Real impact of data manipulation or misunderstanding

(this page is part of my 2011 report on “Open Data: Emerging trends, issues and best practices”. Please follow that link to reach the Introduction and Table of Content, but don’t forget to also check the notes for readers! of the initial report of the same project, “Open Data, Open Society”)

The fix for the risk that data is manipulated is to not only open government data and procedures, but to simplify the latter (which eventually also greatly reduces cost) as much as possible. Abundance of occasions to secretly play with data and how they are managed is a symptom of excessive, or peak complexity: again, problems and risks with Open Data are a symptom of a [pre-existing] problem that is somewhere else.

Regardless of the real probability of data alterations before they are published, the major problem happens after. We already mentioned in the first report the fact that, while correct interpretation of public data from the majority of average citizens is absolutely critical, the current situation, even in countries with (theoretical) high alfabetization and Internet access rates, is one in which most people still lack the skills needed for such analyses. Therefore, there surely is space for both intentional manipulation of PSI and for misunderstanding it. After the publication of the first report, we’ve encountered several examples of this danger, which are reported in the rest of this paragraph.

Before describing those cases, and in spite of them, it is necessary to point out one thing. While the impact on the general public (in terms of raising interest and enhancing participation) on the Open Data activity of 2010 is been, in many cases and as of today, still minimal, it is also true that there has been no big increase in demagogy, more or less manipulated scandals and conflictual discussion caused by Open Data. There has certainly been something of this in the Cablegate but that’s not really relevant because, as we’ve already explained, what Wikileaks did is intrinsically different from Open Data.
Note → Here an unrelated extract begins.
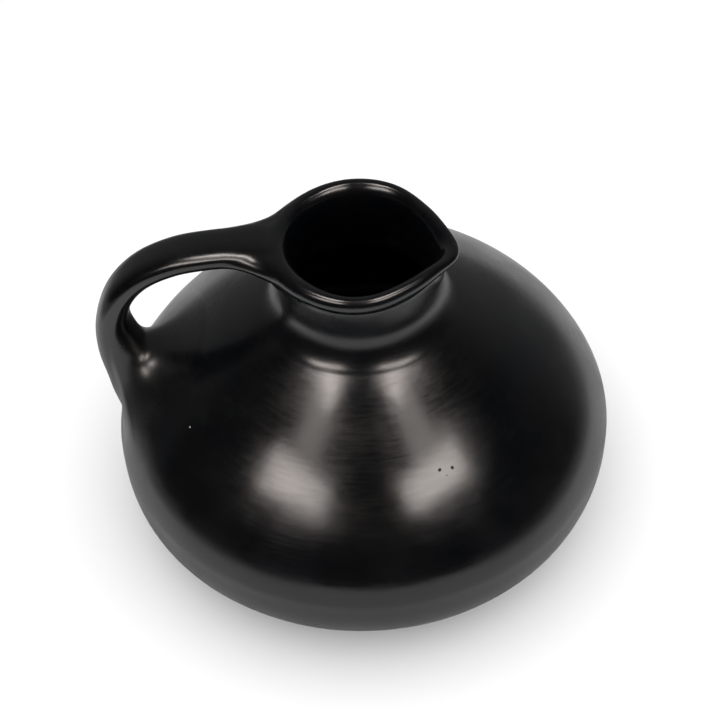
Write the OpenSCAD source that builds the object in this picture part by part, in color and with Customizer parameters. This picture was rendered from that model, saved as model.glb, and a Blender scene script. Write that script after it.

So far, negative or at least controversial reactions by manipulation and misunderstanding of Open Data haven’t happened to such a scale to justify not opening PSI.

This said, let’s look at some recent example of misunderstanding and/or manipulation based on (sometimes open) public digital data.

Nicolas Kayser-Bril mentioned a digital map of all the religious places in Russia, that shows [also] “mosques that are no longer in use, so as to convey the idea that Muslims were invading Russia."

In September 2010 the Italian National Institute of Geophysics and Vulcanology officially declared in September 2010 that they were evaluating whether to stop publishing online Italy’s seismic data, as they had been doing for years. The reason was that, following the March 2009 earthquake in Italy, the data were being used to “come to conclusions without any basis at all”, both by the press, to sell more, and by local politicians trying to hide the lack of preventive measures, like enforcing anti seismic construction codes.

Still in Italy, Daniele Belleri runs a Milan crime mapping blog called “Il giro della Nera”, making a big effort to explain to his readers the limits of the maps he publishes, and the potential for misunderstanding if they are used without preparation, or with wrong expectations. This is a synthesis of Belleri’s explanation, also covered in other websites, that is applicable to any map-based PSI analysis and presentation, not just to crime mapping:

In general, a map is just a map, not reality. It doesn't always and necessarily provide scientific evidence. Crime maps, for example, are NOT safety maps, as most citizens would, more or less consciously, like them to be: a tool that tells them where to buy a house their according to the level of criminality in the district.
When used in that way, crime maps can give unprepared users two false impressions: the first, obvious one, is that certain areas are only criminal spaces, exclusively inhabited by criminals. The other is to encourage a purely egoistic vision of the city, where the need for safety becomes paranoia and intolerance and all that matters is to be inside some gated community. This doesn't lower crime levels at all: the only result is to increase urban segregation.

To make things worse, crime data not analyzed and explained properly don’t just contribute to strengthten egoistic attitudes and lock the urban areas that are actually the most plagued by crime into their current difficult state undefinitely. Sometimes, they may even perpetuate beliefs that are, at least in part, simply false. Of course, when those beliefs not grounded in facts already existed, open crime data can help, by finding and proving the gaps between perception of criminality and reality. Belleri, for example, notes that residents of Milan consider the outskirts of their city more dangerous than downtown Milan, while Londoners think the opposite about London… but in both cities the truth emerging from data is exactly the opposite (at least for certain categories of crime) of what their residents believe.